I have an important reason for writing this post today. I am in the middle of a procuring cause dispute which could’ve been easily nipped in the bud if a few basic tenets were followed by the three parties involved. Am I blameless? No. I described the situation in a blog that I wrote a couple of days ago entitled “Bad Attorney! No Commission For You!” I wrote that post when I was furious but I’ve had some time to reflect and although I think that the attorney involved, acting as a real estate agent, has his share of blame to bear, I can’t help to think that I could’ve staved off some of this heartache by asking a simple question to the buyer which I had never asked.
Back to the basics! What is procuring cause? Here’s a definition of “procuring cause” provided by the Massachusetts Association of Realtors:
- A broker is regarded as the “procuring cause” of a sale, so as to be entitled to commission if his or her efforts are the foundation on which negotiations resulting in a sale begin. It is the cause originating a series of events which, without break in their continuity, result in the accomplishment of the prime objective of the employment of the broker who produces a ready, willing, and able purchaser to buy real estate on the owner’s terms.
Procuring cause is not a set of rules or an idea that’s set in stone. Defining whether or not procuring cause has been established by the aggrieved party needs to be hashed out by the parties but sometimes it takes an arbitrator or a judge to decide whether or not procuring cause has been established. It’s sometimes an impossibly gray area. To lay procuring cause out in layman’s terms, dance with the one that brought you. Here’s a musical interlude by Shania Twain.
That seems easy enough, right? Dance with the one that brought you and you can’t go wrong. By the way, that guy that looked awfully familiar in the video was actually Charles Durning. You’ve seen him in movies like The Sting, Tootsie and Dick Tracy.

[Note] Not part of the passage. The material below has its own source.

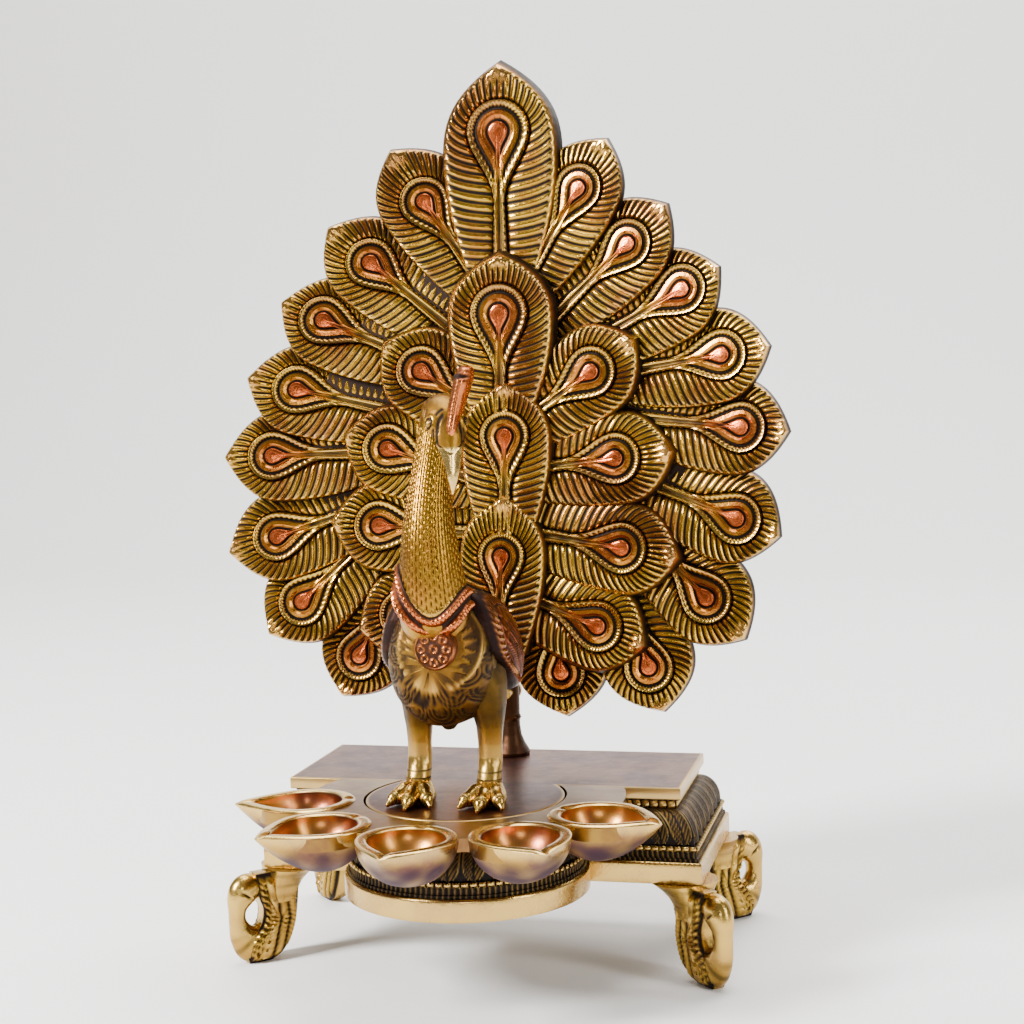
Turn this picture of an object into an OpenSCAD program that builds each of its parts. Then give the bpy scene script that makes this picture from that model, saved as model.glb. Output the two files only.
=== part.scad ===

In the case of the attorney that I ran into a couple of days ago, I had no idea that this guy ever existed until four days into my dealings with the buyer. To recapitulate the proceedings: the buyer had contacted me directly on my listing through Realtor.com; we confirmed the showing; I showed her the property; we started to negotiate the price; I was in direct contact with her mortgage broker in order to get a copy of her pre-approval letter; she texted me a picture of her deposit check; I was about to write up the offer; and then she just about knocked me over on the fourth day of our relationship when she told me about the attorney, acting as a real estate agent, that was representing her. What?!
I, of course, felt like I was the guy that brought this buyer to the dance but was left alone on the dance floor. Could you blame me? I even shined my proverbial shoes! Damn it! She obviously had other ideas as to who her date was. There are really no forms that could help you with a relationship. Sure, there’s the Massachusetts Mandatory Licensee-Consumer Relationship Disclosure but that form is more of a declatory form. “Hey, I work for the seller” or “Hey, I work for the buyer” or “Hey, I work for nobody”. There are other types of “Hey, I work for…” situations like dual agency but dual agency is a hornet’s nest so I stay away from it. I could’ve brought up the idea of a Buyer’s Agency Agreement but I don’t think the first meeting is an appropriate time to talk about that.
Now back to the simple question that I could’ve asked right from the beginning. It’s so simple. “Are you working with another agent?” I asked a buyer to a dance without asking her if she’s dating anybody else. Does anybody really want to ask that question? No. Is it a question that needs to be asked? I guess. Think about it from my perspective. A buyer contacted me directly. Why wouldn’t that buyer contact her real estate agent first? Ignorance? Sure. Should I assume that all buyers are built the same way and that every buyer is up-to-date with the latest real estate protocols? Especially a first time buyer? No. My mistake.
Here’s what you can do as a buyer to help stave off these issues, and it’s important, because it’s like dating and you know how difficult dating is, right? When you meet a new real estate agent whether it be through sites like Realtor.com or at an open house, state that you are working with another real estate as soon as it’s appropriate in your initial conversation to do so. This puts everybody where they need to be. You are not being rude by telling that new real estate agent that you’re dating another real estate agent. We’d prefer to know that you’re dating another real estate agent too but you also need to know that we’d probably like to date you so we sometimes act like a coy teenager hoping to snag a good date to the dance. I’d rather be cast aside immediately and know my place rather than to gaze longingly into your pre-approval letter.